Por outro lado, os sacerdotes de Amon-Rá, cujo centro de poder se encontra em Tebas, vêem o seu poder drasticamente reduzido, depois de Akhenaton transferir a capital para Amarna, a Cidade do Sol – a cidade de Áton.

Está lançada a semente para uma guerra civil.

Entretanto, os soberanos partem para o reino de Osíris (que governa o mundo subterrâneo dos mortos, o equivalente ao Hades dos Gregos).

Contra todas as expectativas é a terceira filha do casal real, Akhesa, quem ascende ao trono. Akhesa será a deslumbrante esposa do faraó Tutankhamon (tal como se encontra representada nos frescos que ornamentavam o túmulo do referido faraó quando este foi descoberto nos anos 1920). Mulher de beleza extraordinária e inteligência apuradíssima, Akhesa é uma verdadeira filha de Nefertiti.

Mas as qualidades de Akhesa são, simultaneamente os seus pontos fracos…

…a beleza e a inteligência despertam o receio entre os sacerdotes de Amon-Rá – que receiam que as rédeas do poder lhes escapem definitivamente e que a rainha siga as pisadas do seu pai . Por outro lado, a jovem rainha tem de contar com a inveja de algumas nobres e o desejo e ambição de Horemheb, general e escriba – Comandante Supremo do Exército e Chefe da Administração do Estado – que tudo fará para manietar o jovem casal de adolescentes reinantes e, se possível, eliminar, Tutankhamon.
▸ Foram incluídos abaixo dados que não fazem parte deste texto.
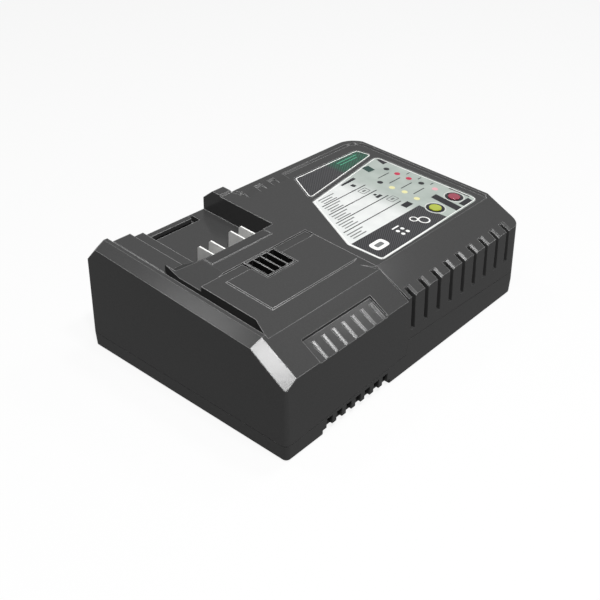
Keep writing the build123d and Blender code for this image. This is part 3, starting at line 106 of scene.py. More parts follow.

A forte personalidade de Akhesa, a Rainha-Sol, ajuda, contra todos os obstáculos, o frágil Tutankhamon a superar as suas dificuldades.

A Rainha Sol relata a vida de uma personagem desde as descobertas dos anos vinte, tem suscitado grande curiosidade nos amantes da civilização dos faraós.

O Autor cria, neste romance, uma teia de relações de poder e intriga passional que obriga as personagens principais a viverem no fio da navalha onde o mínimo deslize significa a morte.

É uma história contada num estilo simples, na qual o suspense é ditado pela sombra permanente da traição.

Um épico hollywoodesco com um ligeiro perfume a fatalidade.

Para dar a conhecer a mais dotada das filhas de uma rainha que permaneceu, na memória dos homens, tão eterna como as pirâmides.

A história de uma mulher tão solar como o próprio Egipto.